◆ RECORDS PROVIDED
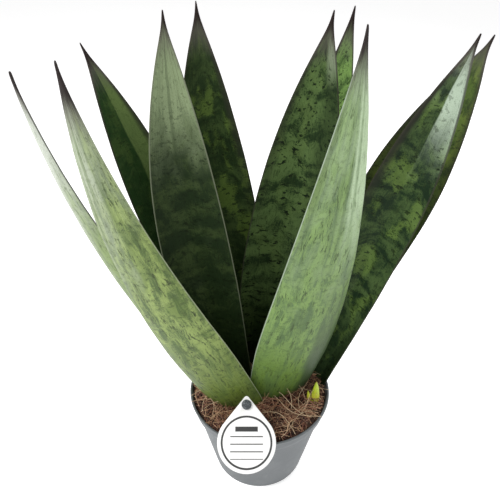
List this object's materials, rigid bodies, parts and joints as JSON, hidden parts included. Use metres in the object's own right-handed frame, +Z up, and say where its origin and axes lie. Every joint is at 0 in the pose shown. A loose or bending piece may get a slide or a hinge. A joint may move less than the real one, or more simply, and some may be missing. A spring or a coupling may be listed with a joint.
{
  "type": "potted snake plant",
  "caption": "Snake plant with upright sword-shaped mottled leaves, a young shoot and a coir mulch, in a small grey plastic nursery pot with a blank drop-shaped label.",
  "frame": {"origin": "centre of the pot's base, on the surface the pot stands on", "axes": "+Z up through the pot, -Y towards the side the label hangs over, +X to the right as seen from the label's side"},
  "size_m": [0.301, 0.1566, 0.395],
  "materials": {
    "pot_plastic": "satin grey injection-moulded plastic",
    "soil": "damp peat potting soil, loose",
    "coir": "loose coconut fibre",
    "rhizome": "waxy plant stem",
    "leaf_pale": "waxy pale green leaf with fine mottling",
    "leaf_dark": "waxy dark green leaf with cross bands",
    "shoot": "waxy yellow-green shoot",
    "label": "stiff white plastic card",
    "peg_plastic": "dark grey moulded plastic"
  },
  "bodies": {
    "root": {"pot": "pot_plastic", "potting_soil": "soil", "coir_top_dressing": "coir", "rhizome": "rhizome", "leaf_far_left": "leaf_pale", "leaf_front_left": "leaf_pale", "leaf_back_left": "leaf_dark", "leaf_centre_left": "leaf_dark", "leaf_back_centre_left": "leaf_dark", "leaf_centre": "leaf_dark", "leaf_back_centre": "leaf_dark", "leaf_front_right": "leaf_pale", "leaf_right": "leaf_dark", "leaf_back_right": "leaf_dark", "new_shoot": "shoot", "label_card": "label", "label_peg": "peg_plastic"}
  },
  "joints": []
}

--

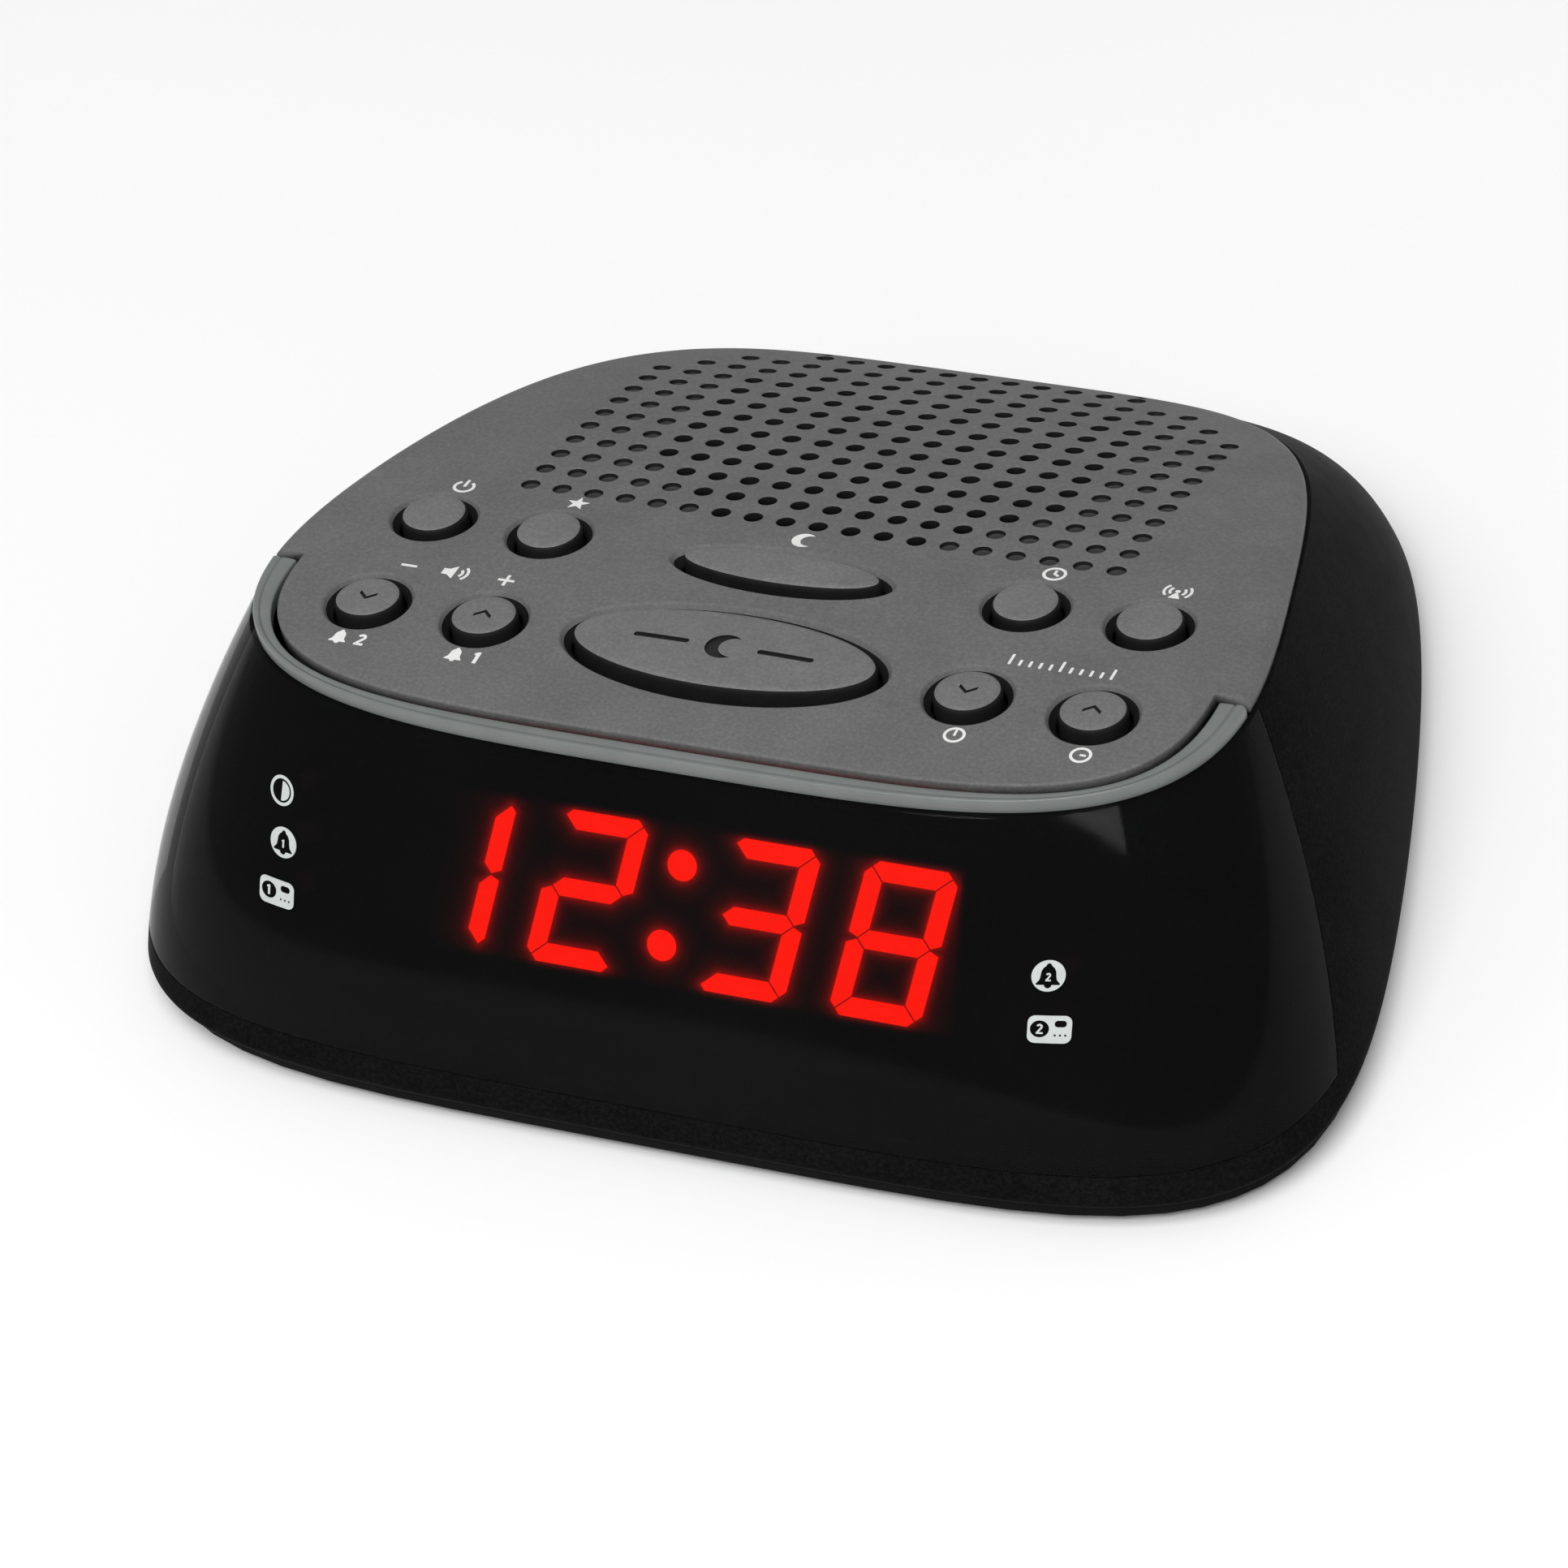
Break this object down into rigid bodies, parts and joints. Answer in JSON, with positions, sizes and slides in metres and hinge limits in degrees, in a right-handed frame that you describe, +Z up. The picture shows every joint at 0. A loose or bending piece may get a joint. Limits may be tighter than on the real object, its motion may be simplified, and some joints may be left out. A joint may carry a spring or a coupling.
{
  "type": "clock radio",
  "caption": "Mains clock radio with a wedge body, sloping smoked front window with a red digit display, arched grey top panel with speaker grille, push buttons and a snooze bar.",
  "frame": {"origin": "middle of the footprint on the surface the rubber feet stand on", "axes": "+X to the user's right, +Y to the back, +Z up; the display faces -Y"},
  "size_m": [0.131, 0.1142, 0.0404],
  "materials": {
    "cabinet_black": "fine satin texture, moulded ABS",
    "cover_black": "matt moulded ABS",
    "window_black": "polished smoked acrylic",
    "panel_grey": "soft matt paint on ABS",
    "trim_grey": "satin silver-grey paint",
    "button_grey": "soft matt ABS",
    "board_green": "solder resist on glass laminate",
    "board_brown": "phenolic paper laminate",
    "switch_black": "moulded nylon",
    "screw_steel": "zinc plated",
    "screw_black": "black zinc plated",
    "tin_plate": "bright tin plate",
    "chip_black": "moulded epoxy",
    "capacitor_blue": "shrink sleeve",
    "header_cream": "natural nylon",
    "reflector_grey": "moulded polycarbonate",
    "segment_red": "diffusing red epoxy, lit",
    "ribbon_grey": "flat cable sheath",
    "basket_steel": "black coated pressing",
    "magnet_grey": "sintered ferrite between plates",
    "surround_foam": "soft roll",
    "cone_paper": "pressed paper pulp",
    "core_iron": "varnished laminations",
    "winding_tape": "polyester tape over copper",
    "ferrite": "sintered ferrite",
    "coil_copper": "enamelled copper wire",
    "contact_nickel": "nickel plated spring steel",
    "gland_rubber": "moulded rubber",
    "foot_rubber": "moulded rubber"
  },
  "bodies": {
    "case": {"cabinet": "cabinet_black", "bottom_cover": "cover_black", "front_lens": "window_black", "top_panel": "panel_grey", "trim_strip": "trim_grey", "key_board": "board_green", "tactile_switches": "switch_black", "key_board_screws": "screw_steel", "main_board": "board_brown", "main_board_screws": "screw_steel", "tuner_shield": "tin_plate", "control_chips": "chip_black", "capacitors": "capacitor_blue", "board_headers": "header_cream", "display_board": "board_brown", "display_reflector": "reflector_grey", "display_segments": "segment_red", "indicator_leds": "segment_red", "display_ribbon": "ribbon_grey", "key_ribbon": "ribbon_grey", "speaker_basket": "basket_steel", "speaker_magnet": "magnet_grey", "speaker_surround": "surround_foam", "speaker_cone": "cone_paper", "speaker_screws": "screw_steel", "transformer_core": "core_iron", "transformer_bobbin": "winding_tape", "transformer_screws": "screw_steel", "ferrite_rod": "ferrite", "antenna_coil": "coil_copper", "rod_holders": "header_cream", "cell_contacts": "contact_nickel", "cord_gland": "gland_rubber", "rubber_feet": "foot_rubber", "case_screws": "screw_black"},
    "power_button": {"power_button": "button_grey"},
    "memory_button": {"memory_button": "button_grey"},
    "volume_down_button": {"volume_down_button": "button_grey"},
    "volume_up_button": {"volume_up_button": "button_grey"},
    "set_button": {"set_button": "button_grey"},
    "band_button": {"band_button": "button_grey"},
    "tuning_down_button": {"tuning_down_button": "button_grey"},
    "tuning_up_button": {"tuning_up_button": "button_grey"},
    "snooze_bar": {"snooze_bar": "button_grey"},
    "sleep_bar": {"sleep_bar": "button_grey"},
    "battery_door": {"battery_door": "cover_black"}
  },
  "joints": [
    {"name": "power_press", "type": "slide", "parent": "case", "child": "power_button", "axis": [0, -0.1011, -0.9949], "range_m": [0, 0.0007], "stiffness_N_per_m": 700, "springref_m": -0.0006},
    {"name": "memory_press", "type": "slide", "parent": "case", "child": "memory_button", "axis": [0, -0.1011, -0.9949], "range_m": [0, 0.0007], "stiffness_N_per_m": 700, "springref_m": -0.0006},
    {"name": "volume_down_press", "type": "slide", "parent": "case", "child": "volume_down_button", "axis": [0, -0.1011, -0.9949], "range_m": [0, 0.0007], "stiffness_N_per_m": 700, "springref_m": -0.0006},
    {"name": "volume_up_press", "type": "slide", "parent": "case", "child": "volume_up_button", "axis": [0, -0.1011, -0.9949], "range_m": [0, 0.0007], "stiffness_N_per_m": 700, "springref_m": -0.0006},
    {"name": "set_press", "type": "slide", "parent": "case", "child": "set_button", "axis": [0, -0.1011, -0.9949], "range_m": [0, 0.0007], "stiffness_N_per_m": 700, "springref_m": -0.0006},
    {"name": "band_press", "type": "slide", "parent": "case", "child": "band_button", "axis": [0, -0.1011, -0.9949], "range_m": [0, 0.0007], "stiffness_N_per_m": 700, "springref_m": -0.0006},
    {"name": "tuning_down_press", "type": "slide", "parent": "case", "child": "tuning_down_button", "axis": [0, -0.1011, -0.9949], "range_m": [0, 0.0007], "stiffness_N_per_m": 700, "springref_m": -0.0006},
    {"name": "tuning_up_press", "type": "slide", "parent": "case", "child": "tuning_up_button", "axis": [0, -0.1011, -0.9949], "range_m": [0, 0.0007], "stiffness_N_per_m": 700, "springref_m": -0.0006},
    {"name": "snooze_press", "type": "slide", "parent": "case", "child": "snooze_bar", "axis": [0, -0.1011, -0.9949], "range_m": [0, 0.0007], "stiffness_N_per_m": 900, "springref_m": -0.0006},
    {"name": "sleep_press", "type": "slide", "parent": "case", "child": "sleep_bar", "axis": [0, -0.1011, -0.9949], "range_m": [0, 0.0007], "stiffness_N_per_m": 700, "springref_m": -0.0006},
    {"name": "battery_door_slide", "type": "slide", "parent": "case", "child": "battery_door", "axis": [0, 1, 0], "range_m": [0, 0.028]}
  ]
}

---

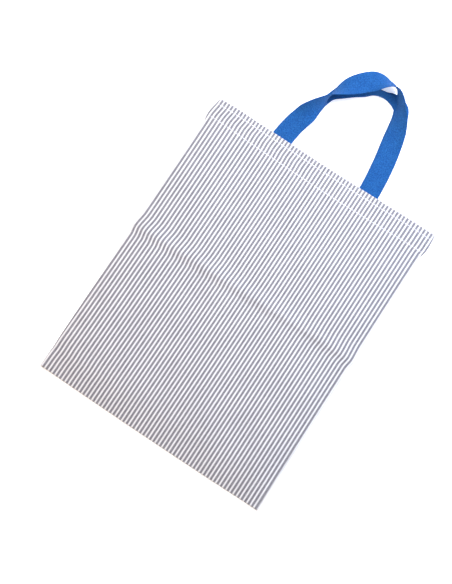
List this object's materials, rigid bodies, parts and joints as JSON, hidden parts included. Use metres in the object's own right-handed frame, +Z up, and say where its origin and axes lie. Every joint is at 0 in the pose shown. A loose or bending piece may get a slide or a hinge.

◆ STATED PROBLEM
Pull out every line in the material above where "axes" occurs.

◆ CORRECT ANSWER
List this object's materials, rigid bodies, parts and joints as JSON, hidden parts included. Use metres in the object's own right-handed frame, +Z up, and say where its origin and axes lie. Every joint is at 0 in the pose shown. A loose or bending piece may get a slide or a hinge. A joint may move less than the real one, or more simply, and some may be missing. A spring or a coupling may be listed with a joint.
  "frame": {"origin": "centre of the pot's base, on the surface the pot stands on", "axes": "+Z up through the pot, -Y towards the side the label hangs over, +X to the right as seen from the label's side"},
  "frame": {"origin": "middle of the footprint on the surface the rubber feet stand on", "axes": "+X to the user's right, +Y to the back, +Z up; the display faces -Y"},
List this object's materials, rigid bodies, parts and joints as JSON, hidden parts included. Use metres in the object's own right-handed frame, +Z up, and say where its origin and axes lie. Every joint is at 0 in the pose shown. A loose or bending piece may get a slide or a hinge.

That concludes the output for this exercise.